I had to know. Who, besides the great Kenny Lovelace, would Jerry Lee Lewis want to play his music with in the Great Beyond, assuming he ever actually embraces mortality and goes?
He thought a moment, then named off the great stylists. He would like to see Hank Williams in that cowboy hat, free of the pain of his twisted spine. He would like to hear Jimmie Rodgers sing through clean, strong lungs, the tuberculosis left behind on some worldly plane. He would like to talk a long while with Al Jolson, once called the world’s greatest entertainer, who if you believe some historians, actually sang himself to death. In the Beyond, there would be no needles, no reek of raw corn liquor or bathtub gin, no pills, none of those rattling bones. But if you scrubbed them all of their pain, their addictions, their obsession, would they—any of them—be the same?

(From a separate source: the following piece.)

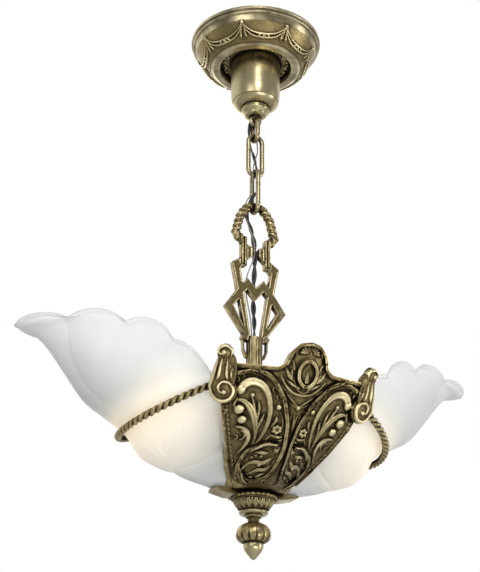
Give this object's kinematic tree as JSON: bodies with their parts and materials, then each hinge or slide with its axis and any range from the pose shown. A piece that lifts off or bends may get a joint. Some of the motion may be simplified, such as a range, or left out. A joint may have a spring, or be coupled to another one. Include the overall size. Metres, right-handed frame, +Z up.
{
  "type": "pendant light",
  "caption": "Chain-hung cast brass pendant light with ornate panels, twisted rings and frosted scalloped glass shades that rest in its sides",
  "frame": {"origin": "centre of the canopy's rim at the ceiling plane", "axes": "+Z up, towards the ceiling; the two shades lie along X; the pictured front faces -Y, its left shade at -X"},
  "size_m": [0.4512, 0.2412, 0.5337],
  "materials": {
    "antique_brass": "burnished high points over dark brown recesses",
    "plain_brass": "satin",
    "zinc_steel": "zinc plated",
    "aluminium_shell": "bright",
    "insulating_liner": "matte",
    "black_insulation": "satin",
    "tinned_copper": "tinned, dull",
    "satin_glass": "frosted, satin",
    "bulb_glass": "opal"
  },
  "bodies": {
    "ceiling_mount": {"ceiling_strap": "zinc_steel", "strap_nut": "zinc_steel", "mounting_tube": "zinc_steel", "canopy": "antique_brass", "canopy_bell": "antique_brass", "screw_collar": "antique_brass", "supply_lead": "black_insulation", "ground_wire": "tinned_copper"},
    "first_link": {"link_1": "antique_brass"},
    "second_link": {"link_2": "antique_brass"},
    "third_link": {"link_3": "antique_brass"},
    "fixture": {"stem_hanger": "antique_brass", "stem_tube": "zinc_steel", "lower_tube": "zinc_steel", "cluster_hub": "plain_brass", "hub_nut_top": "zinc_steel", "hub_nut_bottom": "zinc_steel", "floor_nut": "zinc_steel", "body_casting": "antique_brass", "bottom_cup": "antique_brass", "check_ring": "antique_brass", "finial_knob": "antique_brass", "finial_tip": "antique_brass", "shade_ring_right": "antique_brass", "lamp_tube_right": "zinc_steel", "lampholder_cap_right": "plain_brass", "lampholder_shell_right": "plain_brass", "lampholder_liner_right": "insulating_liner", "lampholder_screw_shell_right": "aluminium_shell", "lampholder_contact_right": "plain_brass", "lamp_lead_right": "black_insulation", "shade_ring_left": "antique_brass", "lamp_tube_left": "zinc_steel", "lampholder_cap_left": "plain_brass", "lampholder_shell_left": "plain_brass", "lampholder_liner_left": "insulating_liner", "lampholder_screw_shell_left": "aluminium_shell", "lampholder_contact_left": "plain_brass", "lamp_lead_left": "black_insulation"},
    "right_shade": {"glass_shade_right": "satin_glass"},
    "left_shade": {"glass_shade_left": "satin_glass"},
    "right_bulb": {"bulb_base_right": "aluminium_shell", "bulb_envelope_right": "bulb_glass"},
    "left_bulb": {"bulb_base_left": "aluminium_shell", "bulb_envelope_left": "bulb_glass"}
  },
  "joints": [
    {"name": "eye_swing", "type": "hinge", "parent": "ceiling_mount", "child": "first_link", "pos_m": [0, 0, -0.0971], "axis": [1, 0, 0], "range_deg": [-25, 25], "deforming": ["supply_lead", "ground_wire"]},
    {"name": "first_link_swing", "type": "hinge", "parent": "first_link", "child": "second_link", "pos_m": [0, 0, -0.11551], "axis": [0, 1, 0], "range_deg": [-25, 25]},
    {"name": "second_link_swing", "type": "hinge", "parent": "second_link", "child": "third_link", "pos_m": [0, 0, -0.15607], "axis": [1, 0, 0], "range_deg": [-25, 25]},
    {"name": "hanger_swing", "type": "hinge", "parent": "third_link", "child": "fixture", "pos_m": [0, 0, -0.19663], "axis": [0, 1, 0], "range_deg": [-25, 25]},
    {"name": "right_shade_lift", "type": "slide", "parent": "fixture", "child": "right_shade", "axis": [0.5, 0, 0.866], "range_m": [0, 0.04]},
    {"name": "left_shade_lift", "type": "slide", "parent": "fixture", "child": "left_shade", "axis": [-0.5, 0, 0.866], "range_m": [0, 0.04]},
    {"name": "right_bulb_turn", "type": "hinge", "parent": "fixture", "child": "right_bulb", "pos_m": [0.04532, 0, -0.41687], "axis": [0.9063, 0, 0.4226], "continuous": true},
    {"name": "left_bulb_turn", "type": "hinge", "parent": "fixture", "child": "left_bulb", "pos_m": [-0.04532, 0, -0.41687], "axis": [-0.9063, 0, 0.4226], "continuous": true}
  ]
}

I thought of that Tom Waits song, the one about how, “If I exorcise my devils, / Well, my angels may leave too. / When they leave, they’re so hard to find.” Still, Jerry Lee would like to see them all gathered ’round his piano, with Kenny playing lead guitar and some red-hot fiddle, singing their songs, all their songs, on a never-dying rotation: “Sheltering Palms” and “You Win Again” and “Waitin’ on a Train” and “Shakin’”—wouldn’t “Shakin’” just make Jolson’s eyes bug out? And in the audience would be his people, all his people, everyone he had ever lost.
I think about that, about the four of them together, and it makes me hope that my own mother is right, that there is something out there beyond this.

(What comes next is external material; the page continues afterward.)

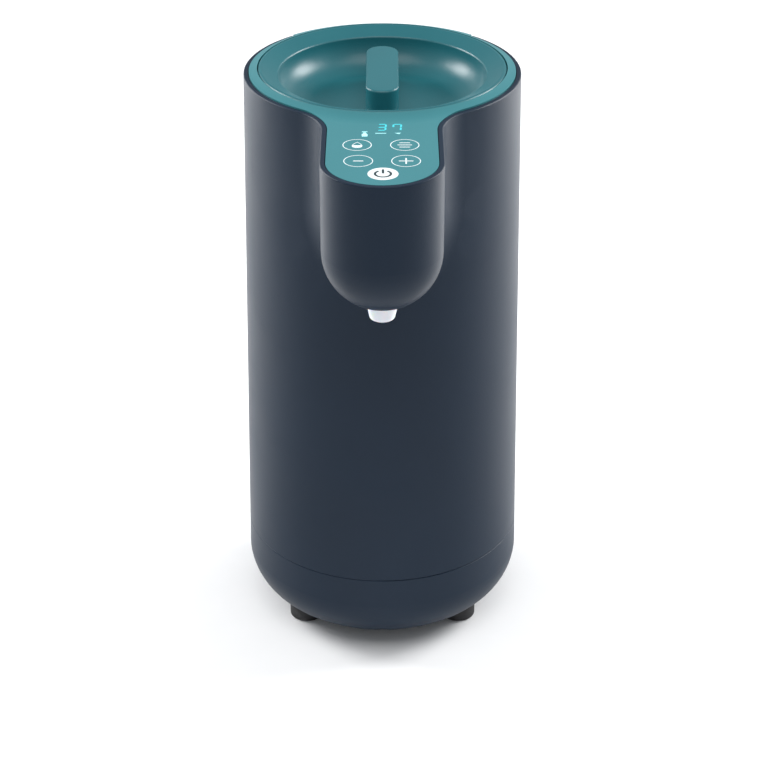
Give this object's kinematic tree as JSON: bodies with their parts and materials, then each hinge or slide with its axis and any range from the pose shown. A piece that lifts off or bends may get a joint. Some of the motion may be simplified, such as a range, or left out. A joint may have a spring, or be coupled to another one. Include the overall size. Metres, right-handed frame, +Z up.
{
  "type": "formula dispenser",
  "caption": "Countertop warm-water dispenser for infant formula: tapered round body, spout arm with touch panel and nozzle, lift-off dished lid over a steel tank.",
  "frame": {"origin": "on the body's axis, in the plane of the feet's soles", "axes": "+Z up; the spout arm points along -Y, so +Y is the back; +X to the right seen from the front"},
  "size_m": [0.1276, 0.1904, 0.2671],
  "materials": {
    "casing": "satin, slightly grained",
    "teal_panel": "satin",
    "teal_lid": "satin",
    "white_plastic": "satin",
    "nozzle_white": "milky, slightly translucent",
    "silicone": "matte, translucent",
    "black_rubber": "matte",
    "steel": "brushed stainless",
    "zinc": "bright zinc plate",
    "aluminium": "as cast",
    "bronze": "satin",
    "magnet": "dull",
    "foam": "open foam",
    "circuit_board": "solder mask",
    "black_plastic": "satin",
    "clear_plastic": "clear",
    "grey_vinyl": "satin",
    "red_vinyl": "satin",
    "winding": "enamelled copper",
    "capacitor": "gloss sleeve"
  },
  "bodies": {
    "root": {"base_screws": "zinc", "base_shell": "casing", "board_screws": "zinc", "buzzer": "black_plastic", "capacitors": "capacitor", "chassis_plate": "white_plastic", "chassis_screws": "zinc", "control_board": "circuit_board", "display_module": "black_plastic", "foot_1": "black_rubber", "foot_2": "black_rubber", "foot_3": "black_rubber", "foot_4": "black_rubber", "heater_nuts": "zinc", "heater_plate": "aluminium", "heating_element": "steel", "hose_clips": "zinc", "inlet_hose": "silicone", "inlet_pins": "bronze", "light_guide": "clear_plastic", "mains_inlet": "black_plastic", "motor_can": "zinc", "motor_end_cap": "black_plastic", "motor_magnets": "magnet", "nozzle_holder": "white_plastic", "outer_casing": "casing", "outlet_hose": "silicone", "outlet_nut": "steel", "outlet_seal": "silicone", "panel_screws": "zinc", "power_board": "circuit_board", "power_leads": "red_vinyl", "pump_cover": "black_plastic", "pump_housing": "black_plastic", "pump_screws": "zinc", "pump_seal": "silicone", "relay": "black_plastic", "ribbon_cable": "grey_vinyl", "ribbon_sockets": "white_plastic", "shaft_bushes": "bronze", "small_screws": "zinc", "tank_gasket": "silicone", "tank_outlet": "steel", "tank_sleeve": "foam", "temperature_sensor": "steel", "thermal_cutout": "black_plastic", "top_panel": "teal_panel", "touch_pads": "black_rubber", "transformer": "winding", "water_tank": "steel"},
    "lid": {"lid_dish": "teal_lid", "lid_grip": "teal_lid", "lid_underplate": "white_plastic", "lid_seal": "silicone", "lid_screws": "zinc"},
    "nozzle_body": {"nozzle": "nozzle_white", "nozzle_o_ring": "black_rubber"},
    "pump_rotor": {"impeller": "white_plastic", "motor_shaft": "steel", "motor_rotor": "steel"}
  },
  "joints": [
    {"name": "lid_lift", "type": "slide", "parent": "root", "child": "lid", "axis": [0, 0, 1], "range_m": [0, 0.12]},
    {"name": "nozzle_pull", "type": "slide", "parent": "root", "child": "nozzle_body", "axis": [0, 0, -1], "range_m": [0, 0.025]},
    {"name": "pump_spin", "type": "hinge", "parent": "root", "child": "pump_rotor", "pos_m": [0, 0, 0.05], "axis": [0, 0, 1], "continuous": true}
  ]
}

“Can you just imagine it?” Jerry Lee says.
When I was done with this book, I had one line left in my notes that made no sense. It did not fit anything around it, and so I could not use the usual clues to make sense of it. It just read:
he never straightened me out
The thing is, in his story, it could have meant anything, at any moment, in any situation. It could have been anyone. I had long given up on it when it finally hit me. It was Jerry Lee, talking about the piano teacher, the one who slapped him and swore to break him of his boogie-woogie. It had come up, out of the clear blue, in the middle of another thought, a whole other conversation, just a thing on his mind, slicing straight through. But now I know it was perhaps the most important of lines, because, good Lord, what if he had?
When I was done with the interviews, as the long, hot summer faded, I walked over to the bed and shook his hand.
“I will try to write a good book,” I told him.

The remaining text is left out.